▶ **Objective**
Gather each line of the entries below that includes "with".

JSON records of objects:
-- begin --

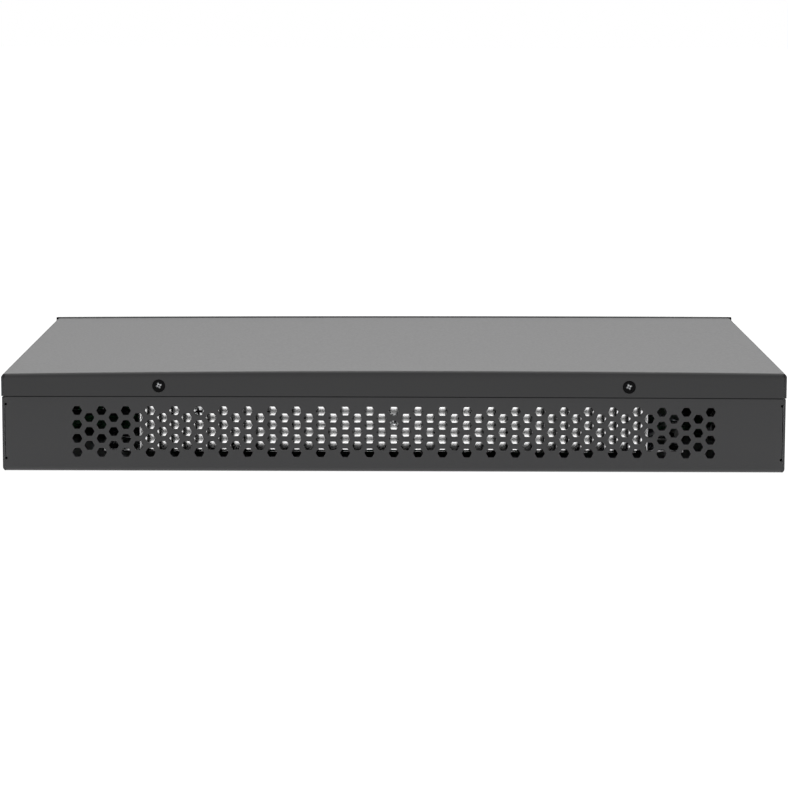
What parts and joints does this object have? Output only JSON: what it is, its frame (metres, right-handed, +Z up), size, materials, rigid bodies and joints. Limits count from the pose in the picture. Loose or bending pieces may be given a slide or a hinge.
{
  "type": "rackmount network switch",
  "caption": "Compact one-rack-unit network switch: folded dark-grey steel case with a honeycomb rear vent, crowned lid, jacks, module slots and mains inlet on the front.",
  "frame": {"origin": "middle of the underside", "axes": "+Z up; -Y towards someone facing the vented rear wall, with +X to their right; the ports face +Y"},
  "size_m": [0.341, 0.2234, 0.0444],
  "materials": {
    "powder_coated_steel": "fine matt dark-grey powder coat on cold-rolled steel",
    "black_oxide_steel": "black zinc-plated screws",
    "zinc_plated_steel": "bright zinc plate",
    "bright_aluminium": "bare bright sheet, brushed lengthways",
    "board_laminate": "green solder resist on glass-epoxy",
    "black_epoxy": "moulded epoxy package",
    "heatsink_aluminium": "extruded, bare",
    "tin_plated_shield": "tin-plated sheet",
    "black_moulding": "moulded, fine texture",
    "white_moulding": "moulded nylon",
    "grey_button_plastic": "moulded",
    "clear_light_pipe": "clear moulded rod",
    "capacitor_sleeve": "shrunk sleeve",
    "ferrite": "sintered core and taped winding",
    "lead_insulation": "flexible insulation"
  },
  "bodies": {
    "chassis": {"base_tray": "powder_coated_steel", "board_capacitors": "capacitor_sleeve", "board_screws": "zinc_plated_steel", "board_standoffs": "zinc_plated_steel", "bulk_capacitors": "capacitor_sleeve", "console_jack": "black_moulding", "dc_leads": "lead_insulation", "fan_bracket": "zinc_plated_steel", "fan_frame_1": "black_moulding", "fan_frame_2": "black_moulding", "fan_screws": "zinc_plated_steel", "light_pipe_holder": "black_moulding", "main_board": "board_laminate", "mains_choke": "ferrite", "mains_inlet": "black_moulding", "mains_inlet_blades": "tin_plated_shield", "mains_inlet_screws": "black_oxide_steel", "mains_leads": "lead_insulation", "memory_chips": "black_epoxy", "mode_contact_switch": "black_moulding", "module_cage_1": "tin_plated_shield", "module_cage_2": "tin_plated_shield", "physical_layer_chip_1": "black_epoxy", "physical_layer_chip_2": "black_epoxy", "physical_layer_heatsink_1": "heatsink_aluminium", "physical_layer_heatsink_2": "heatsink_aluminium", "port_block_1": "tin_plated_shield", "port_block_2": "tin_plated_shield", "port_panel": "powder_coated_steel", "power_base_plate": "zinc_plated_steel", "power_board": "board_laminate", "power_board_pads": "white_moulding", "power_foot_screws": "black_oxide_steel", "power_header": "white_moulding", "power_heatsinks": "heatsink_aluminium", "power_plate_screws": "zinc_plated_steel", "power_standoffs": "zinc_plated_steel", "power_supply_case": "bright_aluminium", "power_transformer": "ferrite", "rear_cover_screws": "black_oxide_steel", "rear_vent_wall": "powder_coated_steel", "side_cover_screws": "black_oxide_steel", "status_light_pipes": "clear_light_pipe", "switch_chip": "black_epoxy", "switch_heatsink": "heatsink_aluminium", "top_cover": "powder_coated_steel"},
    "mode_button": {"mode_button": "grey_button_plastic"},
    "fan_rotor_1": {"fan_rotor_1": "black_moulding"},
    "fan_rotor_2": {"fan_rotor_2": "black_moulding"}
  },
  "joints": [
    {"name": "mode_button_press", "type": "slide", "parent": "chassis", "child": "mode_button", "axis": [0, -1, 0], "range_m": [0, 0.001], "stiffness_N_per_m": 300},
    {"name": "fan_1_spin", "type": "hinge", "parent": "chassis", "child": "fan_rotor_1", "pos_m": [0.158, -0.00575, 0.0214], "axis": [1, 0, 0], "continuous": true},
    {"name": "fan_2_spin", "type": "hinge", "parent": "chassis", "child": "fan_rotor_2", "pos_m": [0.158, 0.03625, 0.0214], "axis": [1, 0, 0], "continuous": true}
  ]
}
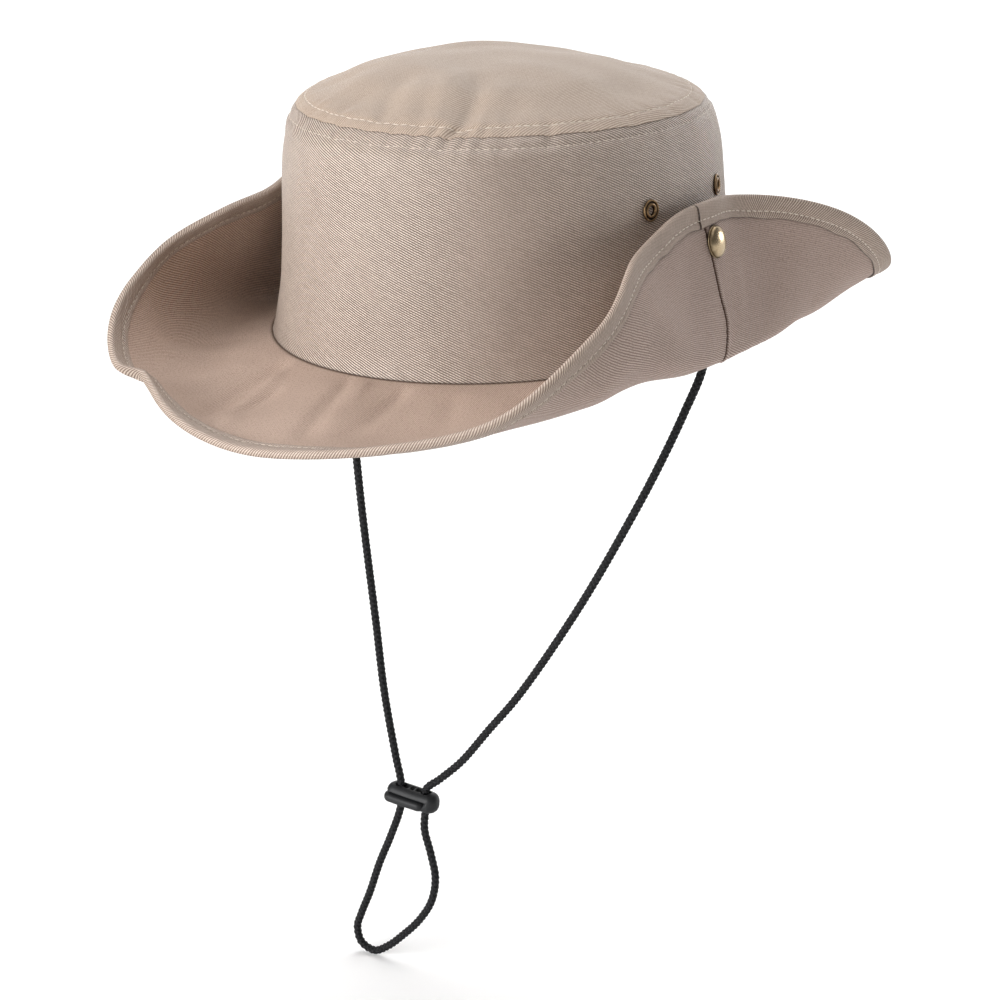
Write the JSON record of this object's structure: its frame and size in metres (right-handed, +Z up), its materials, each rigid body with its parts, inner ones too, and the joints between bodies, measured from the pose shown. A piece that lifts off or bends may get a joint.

-- end --

▶ **Answer to this exercise**
  "caption": "Compact one-rack-unit network switch: folded dark-grey steel case with a honeycomb rear vent, crowned lid, jacks, module slots and mains inlet on the front.",
  "frame": {"origin": "middle of the underside", "axes": "+Z up; -Y towards someone facing the vented rear wall, with +X to their right; the ports face +Y"},
Write the JSON record of this object's structure: its frame and size in metres (right-handed, +Z up), its materials, each rigid body with its parts, inner ones too, and the joints between bodies, measured from the pose shown. A piece that lifts off or bends may get a joint.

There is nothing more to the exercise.